Restate verbatim the lines between the one holding "place('lock_plate', lockPlate(), 'blackPlate');" and the one holding "bpy.context.scene.collection.objects.link(empty)", both included, and no others.

— Start of Recorded information —

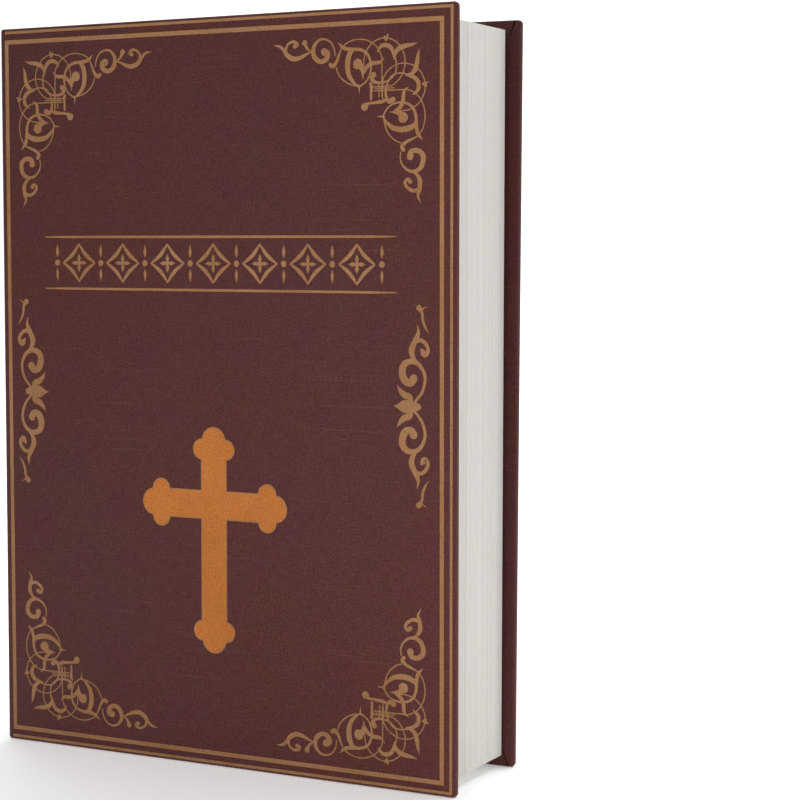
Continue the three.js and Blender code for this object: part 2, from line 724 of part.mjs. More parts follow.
function spindle() {
  const top = plateY - knobHeight + knobHeadHeight / 2 + fitGap;
  const bottom = camBackY + fitGap + nutThickness + fitGap;
  const rod = rodY(lockX, knobZ, spindleRadius, [top, bottom]);
  const shift = fenceTravel / 2;
  const eccentric = rodY(lockX + shift, knobZ - shift, eccentricRadius, [fenceFrontY, fenceBackY]);
  return join(rod, eccentric);
}

function latchCam() {
  const yRange = [camFrontY, camBackY];
  const hub = rodY(lockX, knobZ, camHubRadius, yRange);
  const tipZ = knobZ - camLength + camWidth / 2;
  const arm = block([lockX - camWidth / 2, lockX + camWidth / 2], yRange, [tipZ, knobZ]);
  const tip = rodY(lockX, tipZ, camWidth / 2, yRange);
  const bore = rodY(lockX, knobZ, spindleRadius + spindleClearance,
    [camFrontY - overrun, camBackY + overrun]);
  return cut(join(hub, arm, tip), bore);
}

function camNut() {
  const start = camBackY + fitGap;
  const hex = rodY(lockX, knobZ, nutRadius, [start, start + nutThickness], 6);
  const bore = rodY(lockX, knobZ, spindleRadius + spindleClearance,
    [start - overrun, start + nutThickness + overrun]);
  return cut(hex, bore);
}

// Keeper on the tray's fore-edge wall, which the cam turns under

function keeperLegPlace() {
  return trayFore - sheet - fitGap;
}

function keeper() {
  const legFore = keeperLegPlace();
  const zRange = [knobZ - keeperWidth / 2, knobZ + keeperWidth / 2];
  const tongueBack = camFrontY - keeperClearance;
  const tongueFront = tongueBack - keeperThickness;
  const tongue = block([legFore - keeperLength, legFore], [tongueFront, tongueBack], zRange);
  const leg = block([legFore - keeperThickness, legFore], [tongueFront, keeperFootY()], zRange);
  const holes = keeperRivetPlaces().map(([y, z]) => rodX(y, z, rivetRadius + runningGap,
    [legFore - keeperThickness - overrun, legFore + overrun], smallSides));
  return cut(join(tongue, leg), ...holes);
}

function keeperFootY() {
  return trayFloorY - fitGap;
}

function keeperRivetPlaces() {
  const y = (camFrontY + keeperFootY()) / 2;
  return [-1, 1].map((side) => [y, knobZ + side * keeperWidth / 4]);
}

// Rivets: shank into the sheet's side of the joint and a low domed head on the leaf

function rivetX(y, z, sheetFace, headFace) {
  const outward = Math.sign(headFace - sheetFace);
  const shank = [sheetFace, headFace + outward * fitGap].sort((a, b) => a - b);
  const start = headFace;
  const mid = start + outward * rivetHeadHeight / 2;
  const end = start + outward * rivetHeadHeight;
  const disc = rodX(y, z, rivetHeadRadius, [start, mid].sort((a, b) => a - b), smallSides);
  const crown = rodX(y, z, rivetHeadRadius * rivetCrownShare, [mid, end].sort((a, b) => a - b), smallSides);
  return join(rodX(y, z, rivetRadius, shank, smallSides), disc, crown);
}

function rivetY(x, z, sheetFace, headFace) {
  const mid = headFace + rivetHeadHeight / 2;
  const disc = rodY(x, z, rivetHeadRadius, [headFace, mid], smallSides);
  const crown = rodY(x, z, rivetHeadRadius * rivetCrownShare, [mid, headFace + rivetHeadHeight], smallSides);
  return join(rodY(x, z, rivetRadius, [sheetFace, headFace + runningGap], smallSides), disc, crown);
}

// Reset lever: tab outside the cover, stem through its slot, foot inside

function resetZ() {
  return housingTail + postSize + resetTabLength / 2;
}

function resetLever() {
  const z = resetZ();
  const wide = (size) => [lockX - size / 2, lockX + size / 2];
  const tab = block(wide(resetTabWidth), [coverBackY + fitGap, coverBackY + fitGap + resetTabHeight],
    [z - resetTabLength / 2, z + resetTabLength / 2]);
  const footFrontY = housingBackY - fitGap - resetFootThickness;
  const stem = block(wide(resetStemWidth), [footFrontY, coverBackY + 2 * fitGap],
    [z - resetTabLength / 4, z + resetTabLength / 4]);
  const foot = block(wide(resetTabWidth), [footFrontY, footFrontY + resetFootThickness],
    [z - resetTabLength / 2, z + resetTabLength / 2]);
  return join(tab, stem, foot);
}

// Assembly

place('front_cover_board', coverBoard([boardFrontY, pastedownFrontY]), 'board');
place('front_cover_cloth', coverCloth([clothFrontY, boardFrontY], [pastedownFrontY, coverInnerY]), 'cloth');
place('front_pastedown', pastedown([pastedownFrontY, coverInnerY]), 'paper');
place('gilt_thick_rule', ruleFrame([spineX + thickRuleSpineInset, foreX - thickRuleForeInset],
  [thickRuleInset, bookHeight - thickRuleInset], thickRuleWidth), 'gilt');
place('gilt_thin_rule', thinRule(), 'gilt');
place('gilt_cross', crossGeometry(), 'gilt');

place('back_cover_board', coverBoard([backInnerY + pastedownThickness, backY - clothThickness]), 'board');
place('back_cover_cloth', coverCloth([backY, backY - clothThickness],
  [backInnerY + pastedownThickness, backInnerY]), 'cloth');
place('back_pastedown', pastedown([backInnerY, backInnerY + pastedownThickness]), 'paper');

const spine = spineParts();
place('spine_board', spine.board, 'board');
place('spine_cloth', spine.wrap, 'cloth');
place('spine_lining', spine.lining, 'lining');

for (let index = 0; index < upperSections; index += 1) {
  place(`upper_pages_${index + 1}`, pageSection(upperSectionPlace(index)), 'paper');
}
for (let index = 0; index < lowerSections; index += 1) {
  place(`lower_pages_${index + 1}`, pageSection(lowerSectionPlace(index)), 'paper');
}

place('steel_tray', tray(), 'paintedSteel');
place('adhesive_pad', adhesivePad(), 'adhesive');
place('lid_panel', lidPanel(), 'paintedSteel');
place('hinge_fixed_leaf', fixedLeaf(), 'bareSteel');
place('hinge_moving_leaf', movingLeaf(), 'bareSteel');
place('hinge_pin', rodZ(hingeX, hingeY, hingePinRadius,
  [hingeTail - fitGap, hingeHead + fitGap], smallSides), 'bareSteel');
rivetPlaces(0).forEach((z, index) => {
  const leafFace = hingeX - hingeKnuckleRadius + hingeLeafThickness;
  place(`fixed_leaf_rivet_${index + 1}`,
    rivetX(hingeY + hingeLeafWidth * rivetPlaceShare, z, boxSpine + sheet, leafFace), 'bareSteel');
});
rivetPlaces(1).forEach((z, index) => {
  const leafFace = panelY + sheet + hingeLeafThickness;
  place(`moving_leaf_rivet_${index + 1}`,
    rivetY(hingeX + hingeLeafWidth * rivetPlaceShare, z, panelY + sheet, leafFace), 'bareSteel');
});

place('lock_plate', lockPlate(), 'blackPlate');
place('lock_plate_trim', plateTrim(), 'goldTrim');
place('lock_housing', lockHousing(), 'blackPlastic');
place('housing_cover', housingCover(), 'bareSteel');
screwPlaces().forEach((at, index) => place(`housing_screw_${index + 1}`, housingScrew(at), 'bareSteel'));
dialPlaces().forEach((z, index) => {
  place(`dial_${index + 1}`, dialRing(z), 'blackPlastic');
  place(`dial_sleeve_${index + 1}`, dialSleeve(z), 'bareSteel');
});
place('dial_axle', dialAxle(), 'bareSteel');
place('detent_spring', detentSpring(), 'bareSteel');
place('fence_bar', fenceBar(), 'bareSteel');
place('reset_lever', resetLever(), 'blackPlastic');
place('knob', knob(), 'blackPlastic');
place('spindle', spindle(), 'bareSteel');
place('latch_cam', latchCam(), 'bareSteel');
place('cam_nut', camNut(), 'bareSteel');
place('keeper', keeper(), 'bareSteel');
keeperRivetPlaces().forEach(([y, z], index) => {
  place(`keeper_rivet_${index + 1}`,
    rivetX(y, z, trayFore - sheet, keeperLegPlace() - keeperThickness), 'bareSteel');
});

export default book;
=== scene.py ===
"""Dresses a cloth-bound book whose windowed pages hide a steel box with a dial lock.

The classes hold their sizes in millimetres, in the row frame of the part: +X runs from the spine to
the fore-edge, -Y is the side of the front cover and +Z is up. Meshes are made in metres.
"""

import logging
import math
import random
from dataclasses import dataclass, field, replace
from enum import Enum
from typing import Callable, Iterable, Sequence

import bmesh
import bpy
from mathutils import Matrix, Vector


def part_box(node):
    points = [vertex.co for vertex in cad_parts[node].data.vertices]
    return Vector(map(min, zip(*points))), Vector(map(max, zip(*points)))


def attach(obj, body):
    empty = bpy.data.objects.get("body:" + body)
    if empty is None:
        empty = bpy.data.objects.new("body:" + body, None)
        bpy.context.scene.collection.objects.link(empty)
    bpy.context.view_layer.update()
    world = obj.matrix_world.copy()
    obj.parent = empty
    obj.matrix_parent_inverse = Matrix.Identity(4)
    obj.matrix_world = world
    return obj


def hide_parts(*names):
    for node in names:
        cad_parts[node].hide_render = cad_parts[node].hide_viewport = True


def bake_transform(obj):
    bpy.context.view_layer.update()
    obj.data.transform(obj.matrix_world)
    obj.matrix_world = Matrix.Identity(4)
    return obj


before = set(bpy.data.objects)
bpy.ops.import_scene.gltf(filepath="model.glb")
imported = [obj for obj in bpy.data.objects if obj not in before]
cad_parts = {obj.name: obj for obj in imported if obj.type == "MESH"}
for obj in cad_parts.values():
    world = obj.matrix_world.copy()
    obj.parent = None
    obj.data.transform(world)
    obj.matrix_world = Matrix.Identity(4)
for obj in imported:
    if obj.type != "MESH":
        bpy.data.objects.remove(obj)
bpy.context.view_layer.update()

LOG = logging.getLogger("book_safe")
MM = 0.001
SEED = 7316

Flat = tuple[float, float]
Point = tuple[float, float, float]
Stroke = Sequence[tuple[float, float, float]]
Colour = tuple[float, float, float]


class Axis(Enum):
    """Direction that a turned part or a screw runs along."""

    X = 0
    Y = 1
    Z = 2


class Face(Enum):
    """Side of the book that a cover lies on, as the sign of its outward Y."""

    FRONT = -1.0
    BACK = 1.0


class Corner(Enum):
    """Corner of the front cover, as the signs of X and Z seen from its middle."""

    HEAD_SPINE = (-1.0, 1.0)
    HEAD_FORE = (1.0, 1.0)
    TAIL_SPINE = (-1.0, -1.0)
    TAIL_FORE = (1.0, -1.0)


def linear(red: int, green: int, blue: int) -> Colour:
    """Turns a display colour of 0 to 255 into the linear values that a shader takes.

    Args:
        red: Red of the display colour.
        green: Green of the display colour.
        blue: Blue of the display colour.

    Returns:
        The three linear values.
    """
    def one(value: int) -> float:
        """Returns one channel in linear light."""
        share = value / 255
        return share / 12.92 if share <= 0.04045 else ((share + 0.055) / 1.055) ** 2.4

    return one(red), one(green), one(blue)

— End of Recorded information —

> _Output for this exercise_:
place('lock_plate', lockPlate(), 'blackPlate');
place('lock_plate_trim', plateTrim(), 'goldTrim');
place('lock_housing', lockHousing(), 'blackPlastic');
place('housing_cover', housingCover(), 'bareSteel');
screwPlaces().forEach((at, index) => place(`housing_screw_${index + 1}`, housingScrew(at), 'bareSteel'));
dialPlaces().forEach((z, index) => {
  place(`dial_${index + 1}`, dialRing(z), 'blackPlastic');
  place(`dial_sleeve_${index + 1}`, dialSleeve(z), 'bareSteel');
});
place('dial_axle', dialAxle(), 'bareSteel');
place('detent_spring', detentSpring(), 'bareSteel');
place('fence_bar', fenceBar(), 'bareSteel');
place('reset_lever', resetLever(), 'blackPlastic');
place('knob', knob(), 'blackPlastic');
place('spindle', spindle(), 'bareSteel');
place('latch_cam', latchCam(), 'bareSteel');
place('cam_nut', camNut(), 'bareSteel');
place('keeper', keeper(), 'bareSteel');
keeperRivetPlaces().forEach(([y, z], index) => {
  place(`keeper_rivet_${index + 1}`,
    rivetX(y, z, trayFore - sheet, keeperLegPlace() - keeperThickness), 'bareSteel');
});

export default book;
=== scene.py ===
"""Dresses a cloth-bound book whose windowed pages hide a steel box with a dial lock.

The classes hold their sizes in millimetres, in the row frame of the part: +X runs from the spine to
the fore-edge, -Y is the side of the front cover and +Z is up. Meshes are made in metres.
"""

import logging
import math
import random
from dataclasses import dataclass, field, replace
from enum import Enum
from typing import Callable, Iterable, Sequence

import bmesh
import bpy
from mathutils import Matrix, Vector


def part_box(node):
    points = [vertex.co for vertex in cad_parts[node].data.vertices]
    return Vector(map(min, zip(*points))), Vector(map(max, zip(*points)))


def attach(obj, body):
    empty = bpy.data.objects.get("body:" + body)
    if empty is None:
        empty = bpy.data.objects.new("body:" + body, None)
        bpy.context.scene.collection.objects.link(empty)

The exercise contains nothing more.